Document 19.7 Indiana Sterilization Law, 1907

Indiana Sterilization Law, 1907

Many progressives embraced eugenics—a pseudo-science that advocated selective breeding to improve the quality of human beings—as a way to combat social ills that they thought derived from hereditary factors. The popularity of eugenics among progressives at the turn of the twentieth century led to the passage of measures like Indiana’s Compulsory Sterilization Law of 1907, which promoted forced sterilization to prevent people with mental and physical defects or other “undesirable” traits from procreating.

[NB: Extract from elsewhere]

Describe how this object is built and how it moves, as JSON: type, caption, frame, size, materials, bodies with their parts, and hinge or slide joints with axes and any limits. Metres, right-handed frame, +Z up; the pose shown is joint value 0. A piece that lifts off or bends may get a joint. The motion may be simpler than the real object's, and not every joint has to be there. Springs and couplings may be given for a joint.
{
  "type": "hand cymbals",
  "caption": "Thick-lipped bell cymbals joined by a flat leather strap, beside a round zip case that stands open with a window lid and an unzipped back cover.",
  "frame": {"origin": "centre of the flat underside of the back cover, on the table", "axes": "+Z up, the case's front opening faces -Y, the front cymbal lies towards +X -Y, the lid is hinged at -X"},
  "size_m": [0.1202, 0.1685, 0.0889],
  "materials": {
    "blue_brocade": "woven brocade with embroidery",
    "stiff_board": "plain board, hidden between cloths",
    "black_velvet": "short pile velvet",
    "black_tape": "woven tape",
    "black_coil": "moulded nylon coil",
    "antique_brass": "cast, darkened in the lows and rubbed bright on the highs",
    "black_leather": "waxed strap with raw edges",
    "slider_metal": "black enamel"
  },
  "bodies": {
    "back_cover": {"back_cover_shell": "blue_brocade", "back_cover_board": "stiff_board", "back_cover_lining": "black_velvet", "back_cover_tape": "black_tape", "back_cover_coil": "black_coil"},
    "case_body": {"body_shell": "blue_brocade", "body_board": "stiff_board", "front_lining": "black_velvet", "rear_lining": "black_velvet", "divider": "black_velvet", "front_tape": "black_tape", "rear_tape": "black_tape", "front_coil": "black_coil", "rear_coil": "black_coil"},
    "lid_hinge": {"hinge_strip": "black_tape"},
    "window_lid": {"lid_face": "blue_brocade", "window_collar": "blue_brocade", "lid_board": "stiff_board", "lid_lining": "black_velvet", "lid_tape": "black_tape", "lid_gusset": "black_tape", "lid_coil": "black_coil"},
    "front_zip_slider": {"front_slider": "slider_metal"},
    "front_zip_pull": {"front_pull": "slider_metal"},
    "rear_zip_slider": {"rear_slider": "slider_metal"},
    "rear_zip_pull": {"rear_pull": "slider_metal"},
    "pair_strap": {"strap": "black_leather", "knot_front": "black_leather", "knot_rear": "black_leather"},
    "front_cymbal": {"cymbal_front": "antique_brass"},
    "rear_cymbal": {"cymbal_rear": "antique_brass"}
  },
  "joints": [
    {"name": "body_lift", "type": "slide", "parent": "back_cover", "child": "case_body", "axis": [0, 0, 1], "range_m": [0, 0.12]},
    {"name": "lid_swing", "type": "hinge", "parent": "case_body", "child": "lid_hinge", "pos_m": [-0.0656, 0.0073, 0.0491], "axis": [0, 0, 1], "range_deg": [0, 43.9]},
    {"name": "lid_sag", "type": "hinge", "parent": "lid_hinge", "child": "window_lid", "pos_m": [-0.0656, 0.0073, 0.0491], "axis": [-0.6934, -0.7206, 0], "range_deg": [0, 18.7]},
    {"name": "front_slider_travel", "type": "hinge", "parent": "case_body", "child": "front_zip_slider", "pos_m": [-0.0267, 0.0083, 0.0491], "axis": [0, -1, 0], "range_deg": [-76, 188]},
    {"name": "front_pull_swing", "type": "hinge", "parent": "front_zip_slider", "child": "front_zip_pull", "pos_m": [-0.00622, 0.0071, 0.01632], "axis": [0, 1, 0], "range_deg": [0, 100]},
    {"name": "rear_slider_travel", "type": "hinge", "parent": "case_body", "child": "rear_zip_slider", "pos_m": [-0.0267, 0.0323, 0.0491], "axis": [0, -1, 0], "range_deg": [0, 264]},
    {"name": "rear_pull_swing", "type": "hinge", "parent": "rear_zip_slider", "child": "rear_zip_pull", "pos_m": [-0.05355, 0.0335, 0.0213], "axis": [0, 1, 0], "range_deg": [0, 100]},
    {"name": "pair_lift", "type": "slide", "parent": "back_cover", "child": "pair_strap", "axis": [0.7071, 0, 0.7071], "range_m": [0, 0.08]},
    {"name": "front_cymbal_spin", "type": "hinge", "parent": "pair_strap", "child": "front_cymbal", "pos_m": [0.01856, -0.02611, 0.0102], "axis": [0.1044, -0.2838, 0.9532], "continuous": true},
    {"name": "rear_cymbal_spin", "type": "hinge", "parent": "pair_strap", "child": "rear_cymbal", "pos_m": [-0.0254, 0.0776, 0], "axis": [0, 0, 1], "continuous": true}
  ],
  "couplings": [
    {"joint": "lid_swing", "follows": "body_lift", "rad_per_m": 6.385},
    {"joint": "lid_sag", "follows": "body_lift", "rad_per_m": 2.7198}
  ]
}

Whereas, Heredity plays a most important part in the transmission of crime, idiocy, and imbecility;

Penal Institutions—Surgical Operations.

Therefore, Be it enacted by the general assembly of the State of Indiana, That on and after the passage of this act it shall be compulsory for each and every institution in the state, entrusted with the care of confirmed criminals, idiots, rapists, and imbeciles, to appoint upon its staff, in addition to the regular institutional physician, two skilled surgeons of recognized ability, whose duty it shall be, in conjunction with the chief physician of the institution, to examine the mental and physical condition of such inmates as are recommended by the institutional physician and board of managers. If, in the judgment of this committee of experts and the board of managers, procreation is inadvisable and there is no probability of improvement of the mental condition of the inmate, it shall be lawful for the surgeons to perform such operation for the prevention of procreation as shall be decided safest and most effective. But this operation shall not be performed except in cases that have been pronounced unimprovable: Provided, That in no case shall the consultation fee be more than three dollars to each expert, to be paid out of the funds appropriated for the maintenance of such institution.